🤖 AI Summary
Existing personalized speech enhancement methods rely heavily on pre-trained speaker encoders, suffer from architectural complexity, and underutilize registered speaker utterances. To address these limitations, this paper proposes an end-to-end encoder-free framework. Our method jointly models registered clean speech and noisy mixtures within a deep encoder-decoder architecture—eliminating external speaker encoders entirely. Key contributions include: (1) an Interactive Speaker Adaptation (ISA) module that dynamically establishes fine-grained cross-signal correlations between registered speech and noisy mixtures via feature modulation; and (2) a Channel-attention-driven Local–Global Context Aggregation (LCA) module that enhances contextual awareness in time-frequency representations.
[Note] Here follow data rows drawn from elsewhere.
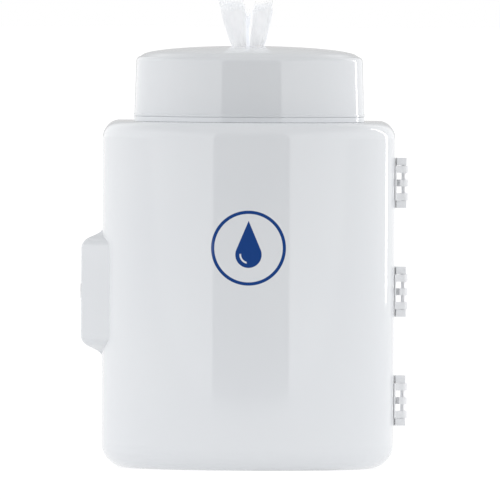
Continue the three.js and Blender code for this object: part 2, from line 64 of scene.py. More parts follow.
# Sizes of the shells' sections
WALL = 2.5 * MM
SHOULDER_FILLET = 13 * MM
BOTTOM_FILLET = 20 * MM
FILLET_STEPS = 14
NECK_HOLE_RADIUS = 78 * MM
ROUND_STEPS = 160

# Sizes that all pieces share
FIT = 0.3 * MM
PAST = 1 * MM  # how far a cutter reaches past what it cuts
EDGE_ROUND = 0.45 * MM
SMALL_ROUND = 0.3 * MM
MERGE_DISTANCE = 1e-7
BEVEL_DEGREES = 32
SMOOTH_DEGREES = 30

# The shells' plastic and its paler clouds, and the emblem printed on the cover
SHELL_COLOURS = (0.77, 0.79, 0.82), (0.785, 0.805, 0.83)
EMBLEM_BLUE = (0.016, 0.06, 0.24)
EMBLEM_Z = 39 * MM
RING_RADIUS, RING_HALF = 28.5 * MM, 1.3 * MM
DROP_RADIUS, DROP_TIP = 10.5 * MM, 27 * MM
CRESCENT_RADIUS, CRESCENT_HALF = 0.62 * DROP_RADIUS, 0.7 * MM
PRINT_EDGE = 0.12 * MM

# The colour of the painted glow that thin cloth gives off by itself, in place of light shining through it,
# and how far up a torn sheet begins to grow sparse
PAINTED_CLOTH_GLOW = (0.93, 0.95, 1.0, 1)
TEAR_START = 0.62


# Shader maths

class Value:
    """A socket that adds Math nodes when it is used in an expression."""

    def __init__(self, tree, socket):
        self.tree = tree
        self.socket = socket

    def math(self, operation, *others):
        return self.tree.add("ShaderNodeMath", {"operation": operation}, [self, *others])

    def __add__(self, other):
        return self.math("ADD", other)

    __radd__ = __add__

    def __mul__(self, other):
        return self.math("MULTIPLY", other)

    __rmul__ = __mul__

    def __sub__(self, other):
        return self.math("SUBTRACT", other)

    def __rsub__(self, other):
        return (self * -1) + other


class Tree:
    """Adds nodes to a material or world and links their sockets."""

    def __init__(self, owner):
        owner.use_nodes = True
        self.nodes = owner.node_tree.nodes
        self.links = owner.node_tree.links
        self.nodes.clear()

    def add(self, kind, settings=None, inputs=()):
        """A node of a type, with its settings, and values or links for its inputs by key or in order."""
        node = self.nodes.new(kind)
        for name, setting in (settings or {}).items():
            setattr(node, name, setting)
        pairs = inputs.items() if isinstance(inputs, dict) else enumerate(inputs)
        for key, source in pairs:
            if isinstance(source, Value):
                self.links.new(source.socket, node.inputs[key])
            else:
                node.inputs[key].default_value = source
        return Value(self, node.outputs[0]) if len(node.outputs) else None

    def place(self, output="Object"):
        return self.part(self.add("ShaderNodeTexCoord"), output)

    def part(self, value, output):
        """Another output of the node that gave a value."""
        return Value(self, value.socket.node.outputs[output])

    def noise(self, scale, detail=2, roughness=0.5, vector=None):
        return self.add("ShaderNodeTexNoise", None, {
            "Vector": vector or self.place(), "Scale": scale, "Detail": detail, "Roughness": roughness,
        })

    def level(self, value, low, high, out_low=0.0, out_high=1.0):
        """Goes evenly from one level to the other as a value goes from low to high."""
        return self.add("ShaderNodeMapRange", None, [value, low, high, out_low, out_high])

    def bump(self, height, strength, distance):
        return self.add("ShaderNodeBump", None, {
            "Height": height, "Strength": strength, "Distance": distance,
        })

    def mix(self, factor, first, second):
        """Mixes two colours, each a link or its red, green and blue."""
        first, second = (c if isinstance(c, Value) else (*c, 1) for c in (first, second))
        blend = self.add("ShaderNodeMix", {"data_type": "RGBA"}, {0: factor, 6: first, 7: second})
        return self.part(blend, 2)


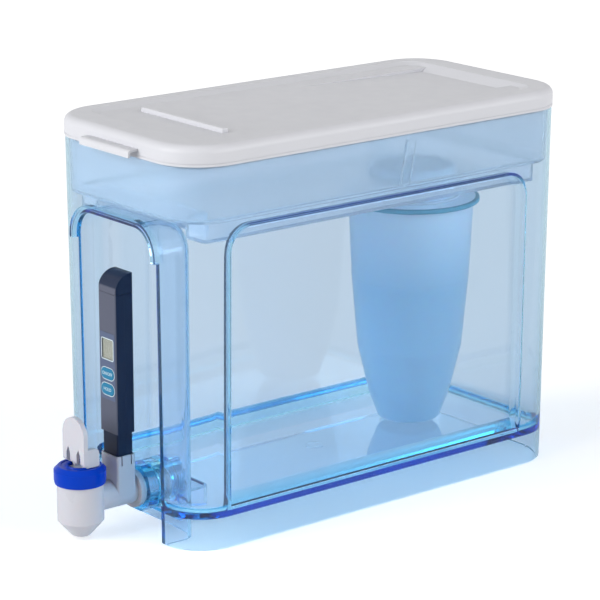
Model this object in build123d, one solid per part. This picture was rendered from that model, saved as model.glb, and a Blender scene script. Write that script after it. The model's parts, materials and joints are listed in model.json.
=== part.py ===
from build123d import *

import os
from math import atan, cos, degrees, pi, sin, sqrt

os.makedirs("parts", exist_ok=True)

# Countertop gravity water filter: clear tank with a front alcove, an upper reservoir that
# carries a screw-on filter, a lift-off lid, a cam-lever tap and a pull-out water meter.
# Millimetres. +Z is up, the tap side faces -Y, and the origin is the centre of the tank's
# base.

# ---------------------------------------------------------------- driving dimensions: tank
TANK_WIDTH = 169.0            # X, at the base
TANK_LENGTH = 362.8           # Y, at the base
TANK_HEIGHT = 284.0
TANK_CORNER = 34.0            # plan radius at the base
TANK_DRAFT = 0.010            # each wall leans out this much per mm of height
TANK_WALL = 2.5
BASE_EDGE = 2.0
FLOOR_UNDERSIDE = 24.0        # the skirt below the floor is hollow
FLOOR_THICKNESS = 2.5
FLOOR_FILLET = 10.0
GATE_RADIUS = 7.0             # ring left by the mould under the floor's centre
GATE_WALL = 1.5
GATE_HEIGHT = 0.6

PANEL_DEPTH = 8.0             # sunken panel in each long side
PANEL_LOW = 31.5              # lower edge, where its ledge meets the tank's side
PANEL_LEDGE = 8.0             # rise of the sloping ledge at its foot
PANEL_TOP_MARGIN = 46.5       # below the tank's rim
PANEL_FRONT_MARGIN = 35.7     # behind the tank's front
PANEL_REAR_MARGIN = 42.4
PANEL_CORNER = 18.0
PANEL_LIP = 1.5
PANEL_ROOT = 4.0
POCKET_WALL = 2.3             # wall of the panels and of the alcove

ALCOVE_HALF = 47.5
ALCOVE_TOP_MARGIN = 49.5      # below the tank's rim
ALCOVE_CORNER = 20.0
ALCOVE_DEPTH = 29.4           # behind the tank's front at the base
ALCOVE_EDGE = 11.0
BROW_WIDTH = 5.0
BROW_PROUD = 4.6
BROW_LEG = 22.5               # brow's legs, down from the alcove's top
BROW_GROOVE = 1.0

SUMP_HALF = 24.0              # small well in the floor that lets the tap drain the tank
SUMP_LENGTH = 27.7
SUMP_CORNER = 6.0
SUMP_NUT_GAP = 1.0            # sump's floor below the tap's nut

# ---------------------------------------------------------------- upper reservoir
FLANGE_INSET = 1.5            # flange edge to the tank's outer face
FLANGE_THICKNESS = 2.2
TUB_GAP = 1.0                 # tub to the tank's inner wall at the rim
TUB_CORNER = 32.0
TUB_WALL = 2.2
TUB_DRAFT = 0.024
TUB_DEPTH = 42.0              # full-width part of the tub, below the rim
TUB_ROUND = 3.0
WELL_DEPTH = 56.5             # narrower part of the tub, below the rim
WELL_SIDE_GAP = 1.0           # well to the inside of the tank's sunken panels
WELL_FRONT_MARGIN = 19.9
WELL_REAR_MARGIN = 24.4
WELL_CORNER = 4.0
WELL_ALCOVE_GAP = 3.7
PINCH_RADIUS = 7.0            # slanted stiffening groove in each long wall of the tub
PINCH_DEPTH = 1.6
PINCH_TOP_Y = 24.0
PINCH_LOW_Y = 15.0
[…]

Evaluated on Libri2Mix, our approach achieves state-of-the-art performance, improving PESQ by over 1.2 points relative to strong encoder-based baselines—demonstrating both effectiveness and generalization capability.
📝 Abstract
Personalized speech enhancement (PSE) methods typically rely on pre-trained speaker verification models or self-designed speaker encoders to extract target speaker clues, guiding the PSE model in isolating the desired speech. However, these approaches suffer from significant model complexity and often underutilize enrollment speaker information, limiting the potential performance of the PSE model. To address these limitations, we propose a novel Speaker Encoder-Free PSE network, termed SEF-PNet, which fully exploits the information present in both the enrollment speech and noisy mixtures. SEF-PNet incorporates two key innovations: Interactive Speaker Adaptation (ISA) and Local-Global Context Aggregation (LCA). ISA dynamically modulates the interactions between enrollment and noisy signals to enhance the speaker adaptation, while LCA employs advanced channel attention within the PSE encoder to effectively integrate local and global contextual information, thus improving feature learning. Experiments on the Libri2Mix dataset demonstrate that SEF-PNet significantly outperforms baseline models, achieving state-of-the-art PSE performance.